While not setting annual targets, Enterprise 2025 Renewed set the ambition to reach 2.3 million people in employment by 2020, an increase of circa 100,000 over the 2.2 million employed at Q3 2017 (CSO Labour Force Survey). The ambition is to have an unemployment rate of no more than 5.5% by 2020.  The Action Plan for Jobs 2018, which was launched together with Enterprise 2025 Renewed, targeted the creation of 50,000 jobs in 2018.  The CSO’s Quarter 4 Labour Force Survey statistical release reported an annual increase in employment of 2.3% or 50,500 in the year to the fourth quarter of 2018.

While forecasting is not an exact science and is particularly challenging for Ireland as a small open economy exposed to external drivers of change, Ireland has outperformed expectations to date with an unemployment rate in Q4 2018 of 5.4%.

Based on an assessment of the Economic Impact of Exports on the Irish Economy by Indecon for my Department in 2015, it is estimated that for every 10 jobs generated by Foreign Direct Investment (FDI) directly, another 8 are generated in the wider economy. On this basis, this would translate into 412,302 jobs that were supported by FDI at the end of 2018. Similarly, a record 215,207 people were employed in Enterprise Ireland backed companies in 2018 which would directly and indirectly account for over 385,500 jobs in the Irish economy.

Future Jobs Ireland 2019, launched on 10 March, changes the policy emphasis from numbers of jobs to the creation of more productive and sustainable jobs.

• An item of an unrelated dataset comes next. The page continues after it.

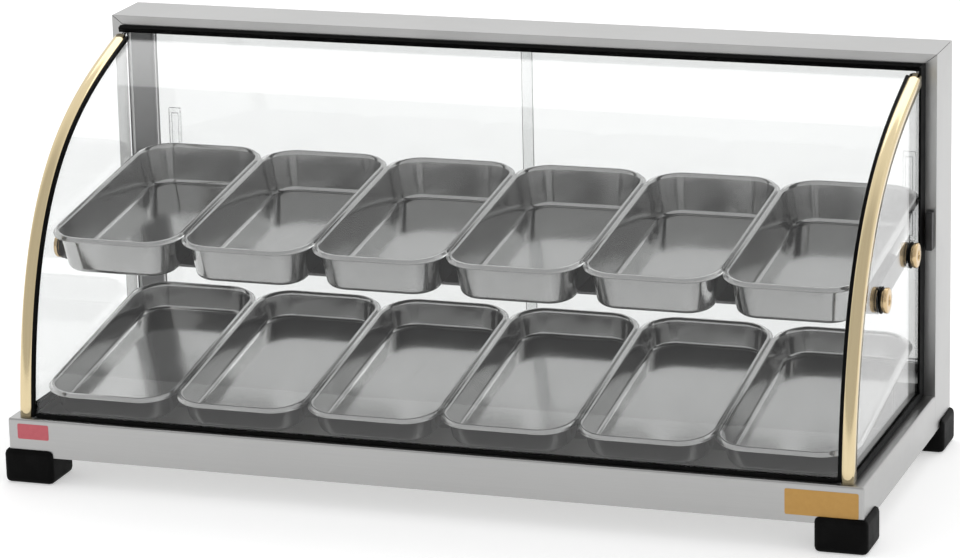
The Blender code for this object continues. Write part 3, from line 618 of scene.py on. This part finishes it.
# ---- controls --------------------------------------------------------------------------------
# Knob, rocker switch, neon lamp and cable gland sit in the panel behind the case. All are moulded
# plastic: the switch and lamp snap into the panel, and the gland has a nut inside.
red = bpy.data.materials.new("red_moulded_lens")
red.use_nodes = True
tree = red.node_tree
shader = tree.nodes["Principled BSDF"]
shader.inputs["Coat Weight"].default_value = 0.4
coords = tree.nodes.new("ShaderNodeTexCoord")
clouds = noise_node(tree, 260, 3, coords.outputs["Object"])
tone = tree.nodes.new("ShaderNodeMix")
tone.data_type = "RGBA"
tone.inputs[6].default_value = (0.52, 0.020, 0.012, 1)
tone.inputs[7].default_value = (0.66, 0.040, 0.022, 1)
tree.links.new(clouds.outputs["Fac"], tone.inputs[0])
tree.links.new(tone.outputs[2], shader.inputs["Base Color"])
tree.links.new(maths(tree, "MULTIPLY", clouds.outputs["Fac"], 0.4), shader.inputs["Roughness"])
eased_copy("rocker_moulding", "power_switch_rocker", red, "power_rocker", "red_lens", 0.0005, 2)
eased_copy("lamp_lens", "pilot_lamp", red, "case", "red_lens", 0.0005, 2, 0.9)
eased_copy("switch_frame", "power_switch_housing", plastic, "case", "black_plastic", 0.0005, 2)
eased_copy("cable_gland", "cord_gland", plastic, "case", "black_plastic", 0.0004, 2, 0.9)
dress("thermostat_body", satin)
dress("thermostat_knob", plastic)

# ---- apron labels ----------------------------------------------------------------------------
# Two blank vinyl stickers on the apron: amber at the right end and red at the left end. They are
# 0.2 mm thick with rounded corners, stuck to the steel.


def vinyl(name, colour, second):
    mat = bpy.data.materials.new(name)
    mat.use_nodes = True
    tree = mat.node_tree
    shader = tree.nodes["Principled BSDF"]
    shader.inputs["Roughness"].default_value = 0.4
    coords = tree.nodes.new("ShaderNodeTexCoord")
    mottle = noise_node(tree, 160, 4, coords.outputs["Object"])
    tone = tree.nodes.new("ShaderNodeMix")
    tone.data_type = "RGBA"
    tone.inputs[6].default_value = (*colour, 1)
    tone.inputs[7].default_value = (*second, 1)
    tree.links.new(mottle.outputs["Fac"], tone.inputs[0])
    tree.links.new(tone.outputs[2], shader.inputs["Base Color"])
    return mat


for name, x, z, colour, second in (
        ("amber_sticker", (0.392, 0.4695), (0.0375, 0.0650), (0.46, 0.24, 0.045), (0.54, 0.30, 0.065)),
        ("red_sticker", (-0.464, -0.4275), (0.0495, 0.0665), (0.48, 0.075, 0.10), (0.58, 0.12, 0.14))):
    bm = bmesh.new()
    box_of(bm, x, (BASE_FRONT - 0.0002, BASE_FRONT + 0.0001), z)
    corners = [e for e in bm.edges if abs((e.verts[0].co - e.verts[1].co).y) > 0.0002]
    round_edges(bm, corners, 0.0018, 4)
    finish_piece(name, bm, vinyl(name, colour, second), "case", "gold_aluminium")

It focuses on the challenges ahead in terms of ensuring we have skilled people working in quality jobs in sustainable sectors. Future Jobs Ireland will also ensure our enterprises and workers are well positioned to adapt to the technological and other transformational changes our economy and society will face in the years ahead.

Future Jobs Ireland is organised around five pillars, namely:

1. Embracing Innovation and Technological Change;

2. Improving SME Productivity;

3. Enhancing Skills and Developing and Attracting Talent;

4. Increasing Participation in the Labour Force; and

5. Transitioning to a Low Carbon Economy

Future Jobs Ireland 2019 sets out targets and core ambitions for each of these pillars, accompanied by a set of specific deliverables representing crucial steps toward achieving each ambition. The deliverables for 2019 represent the first stage of Future Jobs Ireland which will be built on in subsequent annual editions.